I’ll leave for another day the discussion of why and how the truth about the good hearts of the people of the Midwest, and about the Party of Lincoln, have been twisted and corrupted into the hatred and contempt that so many in the Blue States feel for us today. Alas, despite all human achievements and endeavors, Melkor will have his way.

What really matters to me is that the work of my ancestors, abolitionists all, has culminated in this day.

Via The Anchoress, here’s William Gerson in the WaPo (very nice of her-and me-to quote an organ of the Dinosaur Media, don’t you think? ;) But I agree with every word):

I come to this moment of national decision with deep concerns about the next president. His victory is likely to unleash an ideological and vengeful Democratic Congress. In the testing of a long campaign, Barack Obama has seemed thoughtful but sometimes hesitant and unsure of his bearings. He promises outreach and healing but holds to a liberalism that sees no need for innovation. And as the result of a financial panic that unfairly undermined all Republicans, Obama has stumbled into the most dangerous kind of victory. A mandate for change but not for ideas. A mandate without clear meaning....

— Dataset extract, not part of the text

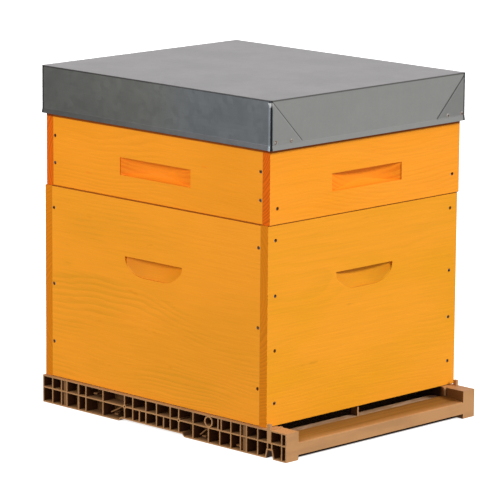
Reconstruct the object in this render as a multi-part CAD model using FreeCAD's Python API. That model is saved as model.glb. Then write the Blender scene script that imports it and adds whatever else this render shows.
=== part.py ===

This presidency in particular should be a source of pride even for those who do not share its priorities. An African American will take the oath of office blocks from where slaves were once housed in pens and sold for profit. He will sleep in a house built in part by slave labor, near the room where Lincoln signed the Emancipation Proclamation with firm hand. He will host dinners where Teddy Roosevelt in 1901 entertained the first African American to be a formal dinner guest in the White House; command a military that was not officially integrated until 1948. Every event, every act, will complete a cycle of history. It will be the most dramatic possible demonstration that the promise of America - so long deferred - is not a lie.

I suspect I will have many substantive criticisms of the new administration, beginning soon enough. Today I have only one message for Barack Obama, who will be our president, my president: Hail to the chief.

Amen. And glory, glory hallelujah! His Truth is marching on.